When von Mandl had what wine author John Schreiner calls an “expensive falling-out” with Lagnaz, von Mandl searched the globe for someone new. He recruited John Simes from New Zealand in 1992 and agreed to Simes' request to spend a considerable sum to buy 100 American oak barrels.
The investment paid off when Mission Hill won the Avery Trophy in 1994 for producing the best Chardonnay in the world at the International Wine and Spirit Competition in London, England.
“That trophy caused a bit of a stir in Europe, although I don't think we were quite on the world wine map yet,” Schreiner said. “But being able to promote a wine as being the ‘world's best' did them a lot of good. It gave Anthony either the cash flow or the courage to buy vineyard land.”
Longtime B.C. winery owners, such as Time Estate Winery principal Harry McWatters and Quail's Gate Winery principal Tony Stewart, praise von Mandl's investments in the Okanagan, saying it helped put the region on the world map.
Indeed, Mission Hill is now a destination winery known for its iconic bell tower.
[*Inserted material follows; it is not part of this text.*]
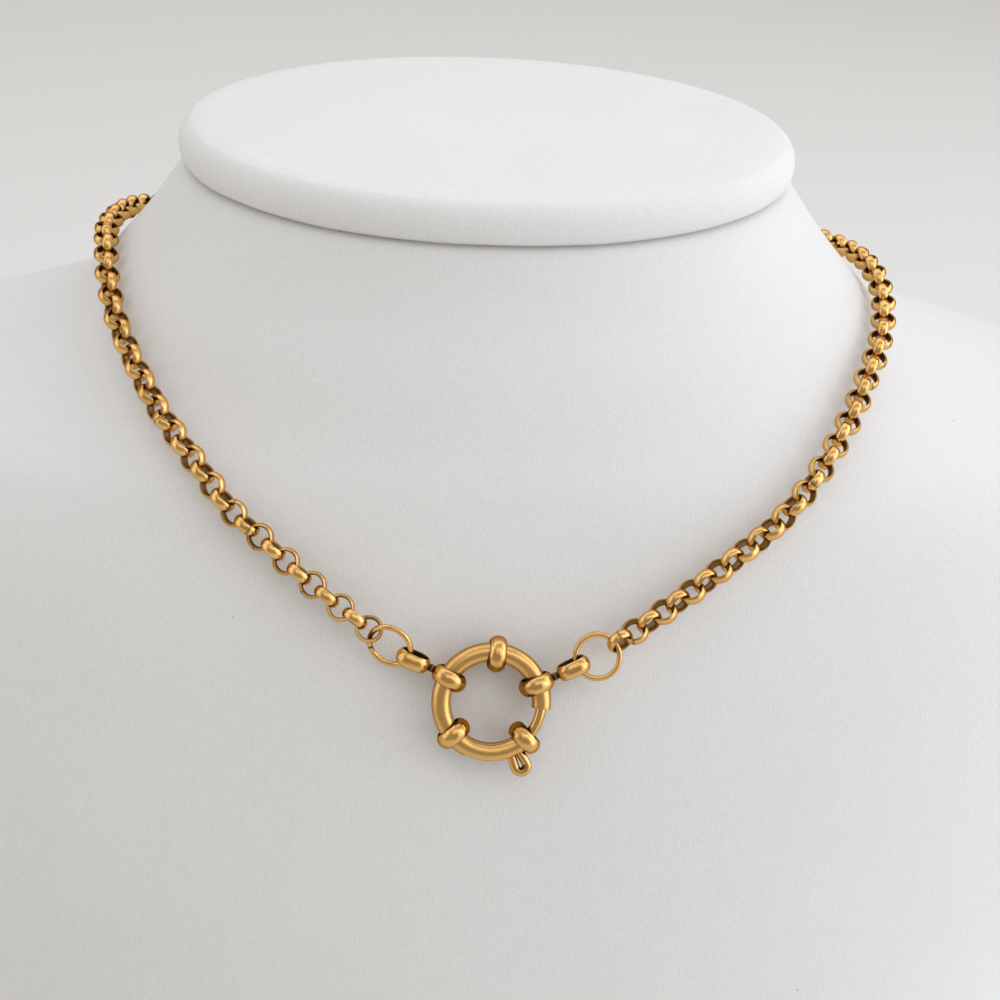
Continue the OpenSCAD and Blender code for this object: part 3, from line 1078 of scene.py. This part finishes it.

Its restaurant has been ranked by Travel + Leisure magazine as being one of the top 5 winery restaurants in the world.
Von Mandl has at least a dozen other wine brands, and he shows no signs of stopping his empire's expansion.
He is building a high-end winery that will produce the Martin's Lane brand on land next to the CedarCreek Estate Winery site that he bought in January.
Mission Hill's Martin's Lane Pinot Noir last year won the nod as the world's best Pinot Noir in the “under £15” category at the Decanter World Wine Awards.
The goal is to have the winery ready to crush grapes this fall, von Mandl told BIV in April.
“We're tearing out totally good vineyards that nobody in their right mind would take out. We are taking them out and replanting because we know the perfect grape variety, the perfect clone, the perfect rootstock to plant there.”
He describes the project as “ambitious” and “mostly impossible.”
Von Mandl's track record leaves little room for question that the “impossible” will happen. One thing's beyond doubt, though: the unshakable confidence von Mandl has had in his own decision-making throughout his career is as alive as ever.